━━━━━ Stored data ━━━━━

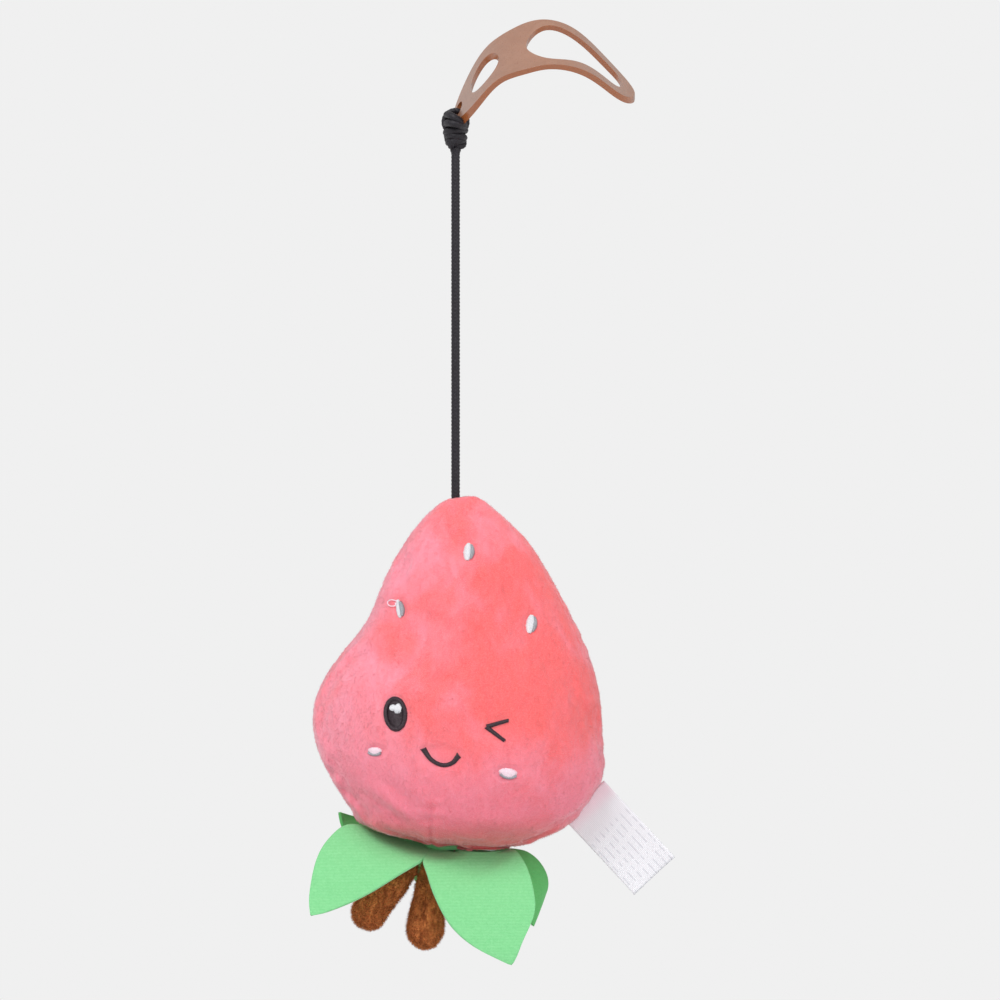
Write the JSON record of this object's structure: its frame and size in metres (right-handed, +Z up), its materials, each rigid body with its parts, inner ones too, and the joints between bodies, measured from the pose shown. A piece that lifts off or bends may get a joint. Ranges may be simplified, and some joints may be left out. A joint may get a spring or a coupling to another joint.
{
  "type": "hanging plush strawberry toy",
  "caption": "Soft stuffed strawberry with a stitched face, felt leaves and dangling legs, hung by a cord from an arched clip that grips a round rod.",
  "frame": {"origin": "on the axis of the rod, under the bridge of the clip", "axes": "+Z up, +X to the right of the face and along the rod's level direction, -Y the side that the face looks to"},
  "size_m": [0.1276, 0.068, 0.327],
  "materials": {
    "clip_plastic": "moulded, satin gloss",
    "cord_black": "braided",
    "plush_pink": "short pile plush, pink to coral",
    "fibre_fill": "polyester fibre",
    "felt_green": "pressed felt",
    "plush_brown": "long pile plush",
    "satin_white": "satin ribbon",
    "thread_black": "satin stitch",
    "thread_white": "satin stitch",
    "thread_grey": "satin stitch",
    "thread_pale_pink": "satin stitch"
  },
  "bodies": {
    "clip": {"hanger_clip": "clip_plastic"},
    "knot": {"cord_knot": "cord_black"},
    "cord": {"cord": "cord_black"},
    "anchor": {"anchor_knot": "cord_black"},
    "strawberry": {"front_panel": "plush_pink", "back_panel": "plush_pink", "stuffing": "fibre_fill", "calyx_centre": "felt_green", "eye": "thread_black", "eye_glint": "thread_white", "wink": "thread_black", "smile": "thread_black", "cheek_left": "thread_pale_pink", "cheek_right": "thread_pale_pink", "seed_top": "thread_grey", "seed_left": "thread_grey", "seed_right": "thread_grey", "seed_back_top": "thread_grey", "seed_back_left": "thread_grey", "seed_back_right": "thread_grey"},
    "leaf_front_left": {"leaf_front_left": "felt_green"},
    "leaf_front_right": {"leaf_front_right": "felt_green"},
    "leaf_right": {"leaf_right": "felt_green"},
    "leaf_back": {"leaf_back": "felt_green"},
    "leaf_back_left": {"leaf_back_left": "felt_green"},
    "leg_left": {"leg_left": "plush_brown", "leg_left_stuffing": "fibre_fill"},
    "leg_right": {"leg_right": "plush_brown", "leg_right_stuffing": "fibre_fill"},
    "label": {"care_label": "satin_white"}
  },
  "joints": [
    {"name": "knot_swing", "type": "hinge", "parent": "clip", "child": "knot", "pos_m": [-0.02081, 0.00904, -0.01569], "axis": [0, 1, 0], "range_deg": [-30, 30]},
    {"name": "cord_sway", "type": "hinge", "parent": "knot", "child": "cord", "pos_m": [-0.02081, 0.00904, -0.02539], "axis": [1, 0, 0], "range_deg": [-40, 40]},
    {"name": "toy_twist", "type": "hinge", "parent": "cord", "child": "anchor", "pos_m": [-0.02081, 0.00904, -0.1555], "axis": [0, 0, 1], "range_deg": [-180, 180]},
    {"name": "toy_rock", "type": "hinge", "parent": "anchor", "child": "strawberry", "pos_m": [-0.02081, 0.00904, -0.1476], "axis": [0, 1, 0], "range_deg": [-20, 20]},
    {"name": "leaf_front_left_flex", "type": "hinge", "parent": "strawberry", "child": "leaf_front_left", "pos_m": [-0.03926, 0.00012, -0.2736], "axis": [-0.5711, 0.2772, 0.7727], "range_deg": [-8, 20], "stiffness_Nm_per_rad": 0.004},
    {"name": "leaf_front_right_flex", "type": "hinge", "parent": "strawberry", "child": "leaf_front_right", "pos_m": [-0.02369, -0.00348, -0.2736], "axis": [-0.8527, -0.1831, -0.4892], "range_deg": [-8, 20], "stiffness_Nm_per_rad": 0.004},
    {"name": "leaf_right_flex", "type": "hinge", "parent": "strawberry", "child": "leaf_right", "pos_m": [-0.01545, 0.01023, -0.2736], "axis": [-0.2741, -0.8348, -0.4775], "range_deg": [-8, 8], "stiffness_Nm_per_rad": 0.004},
    {"name": "leaf_back_flex", "type": "hinge", "parent": "strawberry", "child": "leaf_back", "pos_m": [-0.02594, 0.02229, -0.2736], "axis": [0.9667, -0.1396, 0.2145], "range_deg": [-8, 35], "stiffness_Nm_per_rad": 0.004},
    {"name": "leaf_back_left_flex", "type": "hinge", "parent": "strawberry", "child": "leaf_back_left", "pos_m": [-0.04066, 0.01605, -0.2736], "axis": [0.6256, 0.7799, 0.0203], "range_deg": [-30, 8], "stiffness_Nm_per_rad": 0.004},
    {"name": "leg_left_swing", "type": "hinge", "parent": "strawberry", "child": "leg_left", "pos_m": [-0.0374, 0.00904, -0.277], "axis": [-1, 0, 0], "range_deg": [-20, 20]},
    {"name": "leg_right_swing", "type": "hinge", "parent": "strawberry", "child": "leg_right", "pos_m": [-0.0296, 0.00904, -0.277], "axis": [-1, 0, 0], "range_deg": [-20, 20]},
    {"name": "label_flex", "type": "hinge", "parent": "strawberry", "child": "label", "pos_m": [0.0263, 0.00904, -0.2553], "axis": [0.7317, 0, 0.6816], "range_deg": [-35, 35], "stiffness_Nm_per_rad": 0.0008}
  ]
}
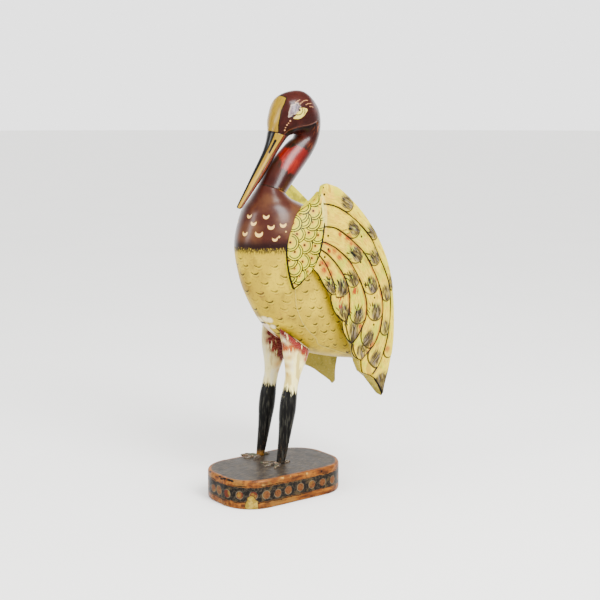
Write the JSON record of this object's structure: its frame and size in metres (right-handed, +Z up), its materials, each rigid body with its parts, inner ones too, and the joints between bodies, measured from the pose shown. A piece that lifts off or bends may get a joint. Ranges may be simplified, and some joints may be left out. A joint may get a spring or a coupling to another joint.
{
  "type": "wooden bird sculpture",
  "caption": "Painted carved-wood wading bird with a bowed neck, a long bill and folded wings, standing on an oblong plinth.",
  "frame": {"origin": "middle of the plinth's underside, on the surface it stands on", "axes": "+Z up, -Y the way the bird faces, +X towards the bird's left side"},
  "size_m": [0.1506, 0.2919, 0.5765],
  "materials": {
    "plinth_paint": "painted wood, worn, satin",
    "body_paint": "painted and varnished wood, satin",
    "head_paint": "painted and varnished wood, glossy",
    "wing_paint": "painted and varnished wood, satin",
    "leg_paint": "painted wood, satin"
  },
  "bodies": {
    "root": {"plinth": "plinth_paint", "body": "body_paint", "head_and_neck": "head_paint", "left_wing": "wing_paint", "right_wing": "wing_paint", "left_leg": "leg_paint", "right_leg": "leg_paint"}
  },
  "joints": []
}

━━━━━

Aim: Extract each line from the listing above, please, and repeat it exactly.

Exercise output:
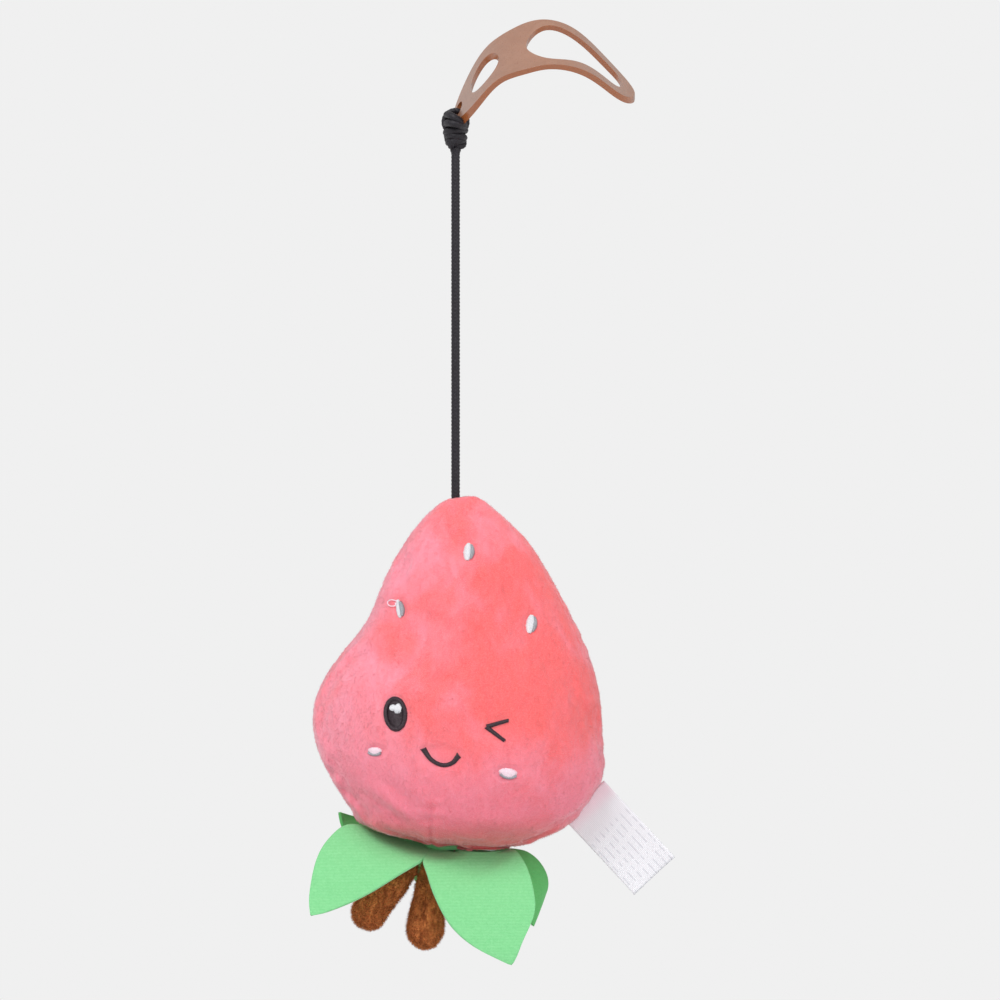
Write the JSON record of this object's structure: its frame and size in metres (right-handed, +Z up), its materials, each rigid body with its parts, inner ones too, and the joints between bodies, measured from the pose shown. A piece that lifts off or bends may get a joint. Ranges may be simplified, and some joints may be left out. A joint may get a spring or a coupling to another joint.
{
  "type": "hanging plush strawberry toy",
  "caption": "Soft stuffed strawberry with a stitched face, felt leaves and dangling legs, hung by a cord from an arched clip that grips a round rod.",
  "frame": {"origin": "on the axis of the rod, under the bridge of the clip", "axes": "+Z up, +X to the right of the face and along the rod's level direction, -Y the side that the face looks to"},
  "size_m": [0.1276, 0.068, 0.327],
  "materials": {
    "clip_plastic": "moulded, satin gloss",
    "cord_black": "braided",
    "plush_pink": "short pile plush, pink to coral",
    "fibre_fill": "polyester fibre",
    "felt_green": "pressed felt",
    "plush_brown": "long pile plush",
    "satin_white": "satin ribbon",
    "thread_black": "satin stitch",
    "thread_white": "satin stitch",
    "thread_grey": "satin stitch",
    "thread_pale_pink": "satin stitch"
  },
  "bodies": {
    "clip": {"hanger_clip": "clip_plastic"},
    "knot": {"cord_knot": "cord_black"},
    "cord": {"cord": "cord_black"},
    "anchor": {"anchor_knot": "cord_black"},
    "strawberry": {"front_panel": "plush_pink", "back_panel": "plush_pink", "stuffing": "fibre_fill", "calyx_centre": "felt_green", "eye": "thread_black", "eye_glint": "thread_white", "wink": "thread_black", "smile": "thread_black", "cheek_left": "thread_pale_pink", "cheek_right": "thread_pale_pink", "seed_top": "thread_grey", "seed_left": "thread_grey", "seed_right": "thread_grey", "seed_back_top": "thread_grey", "seed_back_left": "thread_grey", "seed_back_right": "thread_grey"},
    "leaf_front_left": {"leaf_front_left": "felt_green"},
    "leaf_front_right": {"leaf_front_right": "felt_green"},
    "leaf_right": {"leaf_right": "felt_green"},
    "leaf_back": {"leaf_back": "felt_green"},
    "leaf_back_left": {"leaf_back_left": "felt_green"},
    "leg_left": {"leg_left": "plush_brown", "leg_left_stuffing": "fibre_fill"},
    "leg_right": {"leg_right": "plush_brown", "leg_right_stuffing": "fibre_fill"},
    "label": {"care_label": "satin_white"}
  },
  "joints": [
    {"name": "knot_swing", "type": "hinge", "parent": "clip", "child": "knot", "pos_m": [-0.02081, 0.00904, -0.01569], "axis": [0, 1, 0], "range_deg": [-30, 30]},
    {"name": "cord_sway", "type": "hinge", "parent": "knot", "child": "cord", "pos_m": [-0.02081, 0.00904, -0.02539], "axis": [1, 0, 0], "range_deg": [-40, 40]},
    {"name": "toy_twist", "type": "hinge", "parent": "cord", "child": "anchor", "pos_m": [-0.02081, 0.00904, -0.1555], "axis": [0, 0, 1], "range_deg": [-180, 180]},
    {"name": "toy_rock", "type": "hinge", "parent": "anchor", "child": "strawberry", "pos_m": [-0.02081, 0.00904, -0.1476], "axis": [0, 1, 0], "range_deg": [-20, 20]},
    {"name": "leaf_front_left_flex", "type": "hinge", "parent": "strawberry", "child": "leaf_front_left", "pos_m": [-0.03926, 0.00012, -0.2736], "axis": [-0.5711, 0.2772, 0.7727], "range_deg": [-8, 20], "stiffness_Nm_per_rad": 0.004},
    {"name": "leaf_front_right_flex", "type": "hinge", "parent": "strawberry", "child": "leaf_front_right", "pos_m": [-0.02369, -0.00348, -0.2736], "axis": [-0.8527, -0.1831, -0.4892], "range_deg": [-8, 20], "stiffness_Nm_per_rad": 0.004},
    {"name": "leaf_right_flex", "type": "hinge", "parent": "strawberry", "child": "leaf_right", "pos_m": [-0.01545, 0.01023, -0.2736], "axis": [-0.2741, -0.8348, -0.4775], "range_deg": [-8, 8], "stiffness_Nm_per_rad": 0.004},
    {"name": "leaf_back_flex", "type": "hinge", "parent": "strawberry", "child": "leaf_back", "pos_m": [-0.02594, 0.02229, -0.2736], "axis": [0.9667, -0.1396, 0.2145], "range_deg": [-8, 35], "stiffness_Nm_per_rad": 0.004},
    {"name": "leaf_back_left_flex", "type": "hinge", "parent": "strawberry", "child": "leaf_back_left", "pos_m": [-0.04066, 0.01605, -0.2736], "axis": [0.6256, 0.7799, 0.0203], "range_deg": [-30, 8], "stiffness_Nm_per_rad": 0.004},
    {"name": "leg_left_swing", "type": "hinge", "parent": "strawberry", "child": "leg_left", "pos_m": [-0.0374, 0.00904, -0.277], "axis": [-1, 0, 0], "range_deg": [-20, 20]},
    {"name": "leg_right_swing", "type": "hinge", "parent": "strawberry", "child": "leg_right", "pos_m": [-0.0296, 0.00904, -0.277], "axis": [-1, 0, 0], "range_deg": [-20, 20]},
    {"name": "label_flex", "type": "hinge", "parent": "strawberry", "child": "label", "pos_m": [0.0263, 0.00904, -0.2553], "axis": [0.7317, 0, 0.6816], "range_deg": [-35, 35], "stiffness_Nm_per_rad": 0.0008}
  ]
}
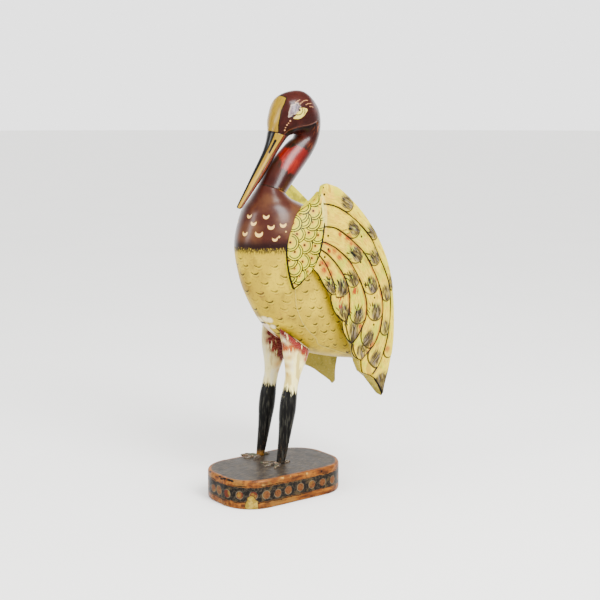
Write the JSON record of this object's structure: its frame and size in metres (right-handed, +Z up), its materials, each rigid body with its parts, inner ones too, and the joints between bodies, measured from the pose shown. A piece that lifts off or bends may get a joint. Ranges may be simplified, and some joints may be left out. A joint may get a spring or a coupling to another joint.
{
  "type": "wooden bird sculpture",
  "caption": "Painted carved-wood wading bird with a bowed neck, a long bill and folded wings, standing on an oblong plinth.",
  "frame": {"origin": "middle of the plinth's underside, on the surface it stands on", "axes": "+Z up, -Y the way the bird faces, +X towards the bird's left side"},
  "size_m": [0.1506, 0.2919, 0.5765],
  "materials": {
    "plinth_paint": "painted wood, worn, satin",
    "body_paint": "painted and varnished wood, satin",
    "head_paint": "painted and varnished wood, glossy",
    "wing_paint": "painted and varnished wood, satin",
    "leg_paint": "painted wood, satin"
  },
  "bodies": {
    "root": {"plinth": "plinth_paint", "body": "body_paint", "head_and_neck": "head_paint", "left_wing": "wing_paint", "right_wing": "wing_paint", "left_leg": "leg_paint", "right_leg": "leg_paint"}
  },
  "joints": []
}